To say this was a problem would be an understatement. This part of Wujin was 30 kilometers away Hohai University and Xinbei. For a little perspective, Hutang and the parts of Wujin where expats live was even farther. I thought of calling a Chinese friend, but since I am incredibly stubborn and hardheaded, I didn’t want to do that. I could just lock the bike, leave it for another day, and try and find a taxi, but the cheapskate in me would have none of that.  I realized the bike could still be ridden. The back brake still functioned.  So, I rode the thirty kilometers back — but at snail speed. Each time I turned, the flopping brake either smacked against the wheel and dragged against the concrete.

The snapped brake. Took this picture to show a mechanic.
The snapped brake. Took this picture to show a mechanic.

Once home, I tried to figure out replacements. My go-to mechanic works in Wujin, where I bought the bike when I lived the College City area. Obviously, I didn’t want to ride another 30 kilometers and damage the thing even further.  Eventually, I realized that Lippo Plaza had eBike shops. This is the shopping center directly across the street from Wanda. This also means walking distance from my job and apartment.

Unfortunately, NKNY has no presence there. I checked Baidu Maps, and I realized NKNY shops were nowhere around this part of Changzhou.

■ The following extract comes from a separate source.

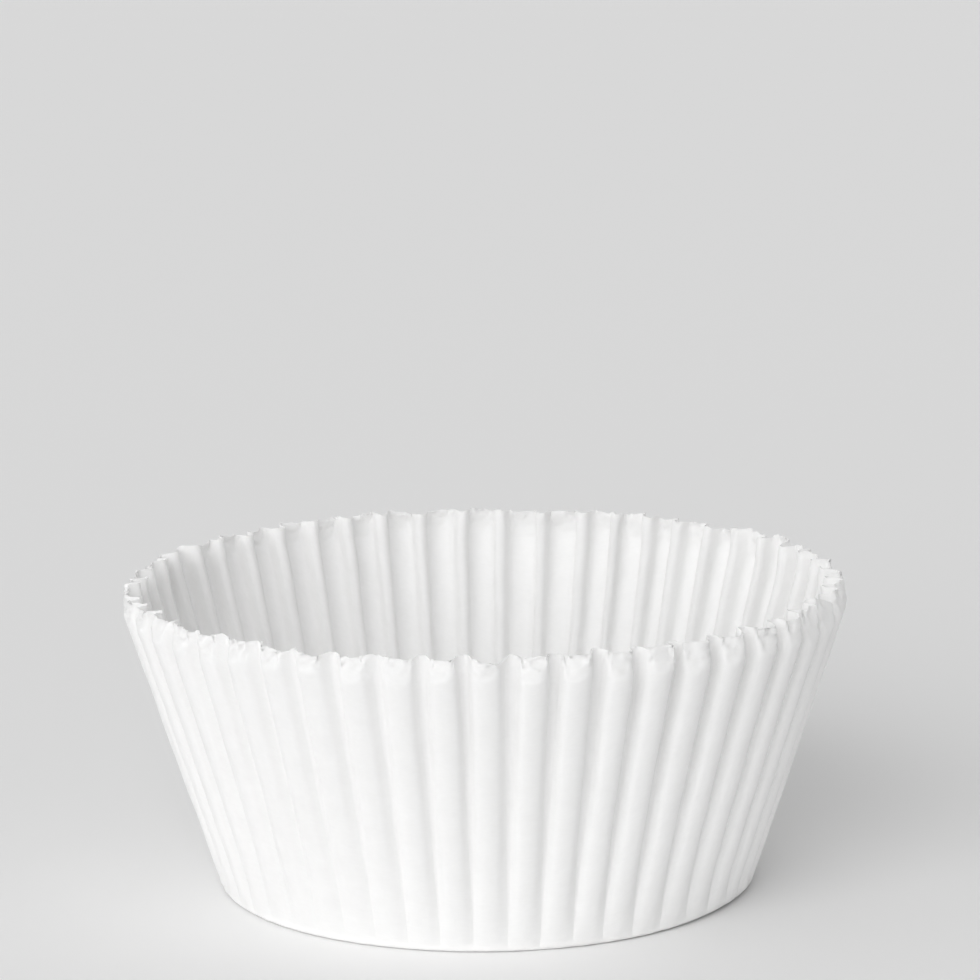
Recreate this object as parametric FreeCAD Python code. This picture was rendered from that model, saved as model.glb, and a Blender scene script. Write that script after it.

So, I walked from shop to shop, looking to see if any of them sold what were, essentially, heavy electronic motorcycles. Once I did,  I looked at all of their brakes to see if any of them shared the exact same brand and part number as mine. Sure enough, the LVNeng one did.

Thankfully, the guy running the place there offered a lot of help — without knowing a single word in English. Once you have a good translation app, transacting comes easier. Only, that requires both you and the shopkeeper knowing how to use such apps. More recently, I had speed problems and tried using an NKNY shop. That older mechanic didn’t even have a smartphone and communicating bike problems became all the more difficult. So, lesson learned. Next issue, I’m going back to the LVNeng guy first.